Em tempos de vasculhar o baú das reminiscências, encontrei uma fotografia onde eu e minha irmã mais velha, Bernadete, posamos no meio da plantação de laranja no sítio de meu avô materno, Bepão. Nós duas descalças, descabeladas, suadas e, com a língua de fora, Negrinho, um dos muitos cachorros que tivemos. A foto foi tirada pelo fotógrafo da cidade, Indiana (interior de São Paulo), e da família, meu pai João Batista. Na década de 70, quando nos mudamos para Campinas, o Negrinho morreria atropelado em uma movimentada avenida. Meu pai saiu para trabalhar, o velho portão de madeira abriu e ele escapou farejando os passos de seu companheiro. Negrinho não estava acostumado com a realidade “violenta” de uma cidade grande. Sem recursos para levá-lo ao veterinário, minha mãe tentou de todas as maneiras salvá-lo, mas o Negrinho agonizou e morreu em casa.

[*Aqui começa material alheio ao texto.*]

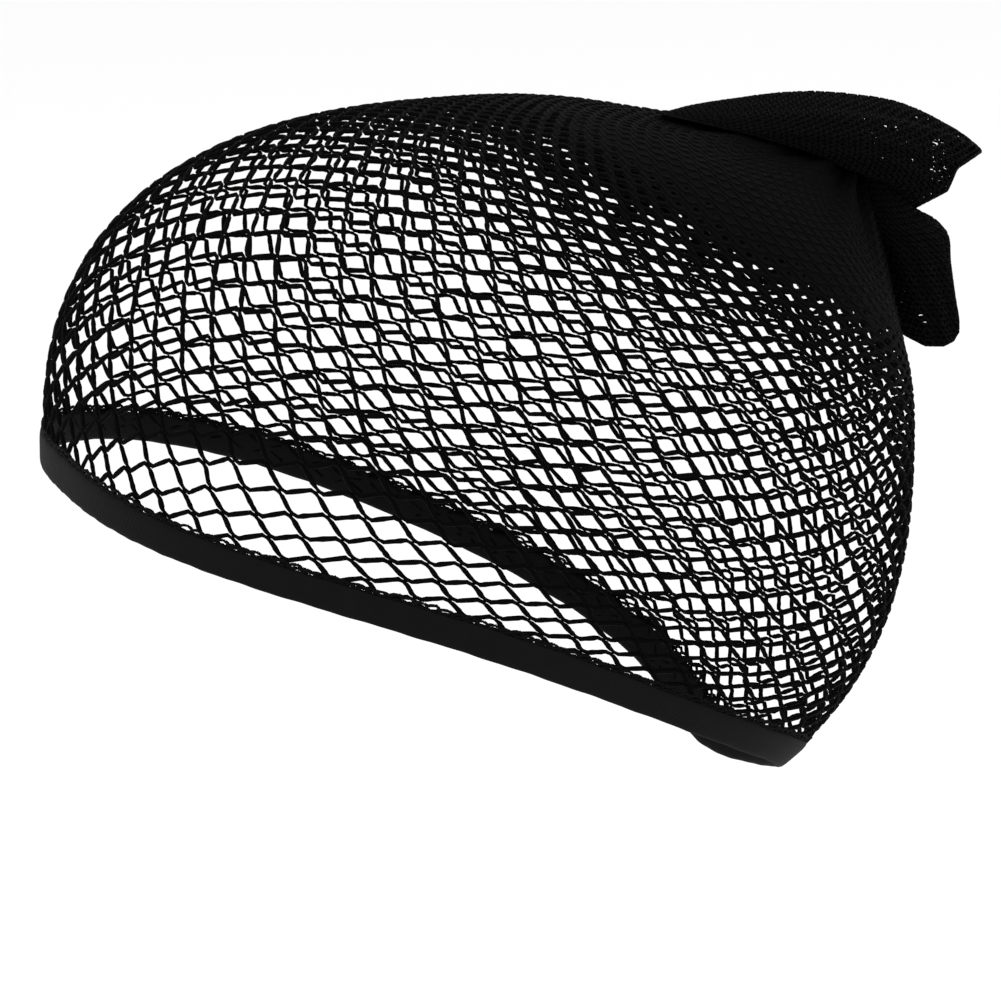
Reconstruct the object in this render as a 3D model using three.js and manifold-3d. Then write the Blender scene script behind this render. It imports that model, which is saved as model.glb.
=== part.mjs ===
import * as THREE from "three";
import { mergeVertices } from "three/addons/utils/BufferGeometryUtils.js";
import Module from "manifold-3d";

// A stretch wig cap of coarse fishnet: a hem band, a pierced crown that is drawn up like a tent to a
// gathered neck behind, the elastic wound round that neck, and the free end of the tube flaring past it.
// Millimetres and degrees. +X is the wearer's left, +Y the back and +Z up. The origin lies on the inside
// of the crown, on its centre plane, at the highest point of the hollow.

// The hollow that the cap is stretched over: a blunt egg, measured from its own centre.
const hollow = {
  halfLength: 93,
  halfBreadth: 81,
  above: 72,
  below: 88,
  bluntness: 2.46,
  widerBehind: 0.038,
};

// The knitted hem band. The heights are those of its middle line, from the centre of the hollow.
const hem = { height: 10.2, wall: 1.8, front: 2, side: 5, back: -75, steps: 60 };

// The gathered neck, on an axis that leans back from the centre of the hollow.
const neck = { tilt: 32, reach: 104.5, radius: 6, bore: 3.4, wall: 2.4, collar: 2.2 };

// The net's solid bars. Wales stand round the neck's axis and courses climb from the hem to the neck.
const net = {
  wall: 1.2,
  wales: 15,
  openCourses: 8,
  courseShare: 0.0904,
  frontSpread: 0.14,
  cornerOpening: 0.74,
  sideOpening: 0.8,
  pleatDepth: 1.6,
};

// The elastic thread wound round the neck.
const tie = { turns: 2, thread: 1.9, sides: 24 };

// The free end of the tube beyond the neck.
const ruffle = {
  upperLength: 80,
  upperHeight: 16.5,
  upperHalfWidth: 20,
  lowerDrop: 45,
  lowerReach: 30,
  lowerHalfWidth: 18,
  wall: 1.2,
  pleats: 6,
  pleatDepth: 1.7,
  around: 24,
};

const clearance = 0.3;

// Closed section of the hem band, from its lower inner edge round the inside: across is a share of the
// height from the middle line, out a share of the wall.
const hemSection = [
  { across: -0.4, out: 0 },
  { across: 0.4, out: 0 },
  { across: 0.5, out: 0.25 },
  { across: 0.5, out: 0.7 },
  { across: 0.4, out: 1 },
  { across: 0, out: 0.92 },
  { across: -0.4, out: 1 },
  { across: -0.5, out: 0.7 },
  { across: -0.5, out: 0.25 },
];

// Courses of the gathered, unpierced top of the crown, as shares of the way from hem to neck. The pleat
// is a share of the full pleat depth.
const gatheredCourses = [
  { climb: 0.79, pleat: 0.15 },
  { climb: 0.86, pleat: 0.45 },
  { climb: 0.92, pleat: 0.9 },
  { climb: 0.965, pleat: 1 },
];

// The upper lobe lies forward over the crown and runs back to a tip. Its sections stand across Y.
// along is a share of its length from its front foot, top and bottom are shares of its height above the
// neck's centre, and width is a share of its half width.
const upperFront = -0.58;
const upperSections = [
  { along: 0, top: 0.87, bottom: 0.6, width: 0.12 },
  { along: 0.13, top: 0.94, bottom: 0.4, width: 0.42 },
  { along: 0.25, top: 0.98, bottom: 0.2, width: 0.62 },
  { along: 0.375, top: 1, bottom: 0.05, width: 0.78 },
  { along: 0.5, top: 0.97, bottom: -0.1, width: 0.9 },
  { along: 0.62, top: 0.88, bottom: -0.3, width: 0.98 },
  { along: 0.745, top: 0.74, bottom: -0.72, width: 1 },
  { along: 0.87, top: 0.46, bottom: -0.78, width: 0.88 },
  { along: 0.935, top: 0.26, bottom: -0.6, width: 0.6 },
  { along: 1.01, top: -0.04, bottom: -0.2, width: 0.16 },
];

// The lower lobe hangs behind the crown. Its sections lie level: down is a share of its drop below the
// neck's centre, front and rear are shares of its reach behind that centre.
const lowerSections = [
  { down: 0.02, front: 0, rear: 0.3, width: 0.5 },
  { down: 0.12, front: -0.05, rear: 0.42, width: 0.62 },
  { down: 0.27, front: 0.02, rear: 0.58, width: 0.74 },
  { down: 0.36, front: 0.06, rear: 0.8, width: 0.82 },
  { down: 0.42, front: 0.1, rear: 0.87, width: 0.88 },
  { down: 0.7, front: 0.25, rear: 0.93, width: 1 },
  { down: 0.95, front: 0.36, rear: 0.99, width: 0.94 },
  { down: 1.06, front: 0.4, rear: 0.97, width: 0.86 },
];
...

Os anos se passaram, muitos outros bichos vieram, partiram e nossa relação com eles tornou-se mais cuidadosa, mais afetiva. Penso que é uma maneira de evoluir, de exercitar o respeito a tudo e a todos. Digo sempre a mim mesma: “Se não cuidarmos com carinho de nossos ‘bichos’; se não regarmos nossos jardins, nossos canteiros; se não pararmos, não nos distanciarmos da agitação interior para contemplar o pôr de sol, o anoitecer; se não conseguirmos sentir o prazer do cheiro da chuva; do vento tocando nossos rostos, nossos cabelos; vamos achar normal quaisquer atrocidades, quaisquer joelhos a tirar o ar de uma pessoa, até à morte, apesar dessa pessoa implorar por respirar”.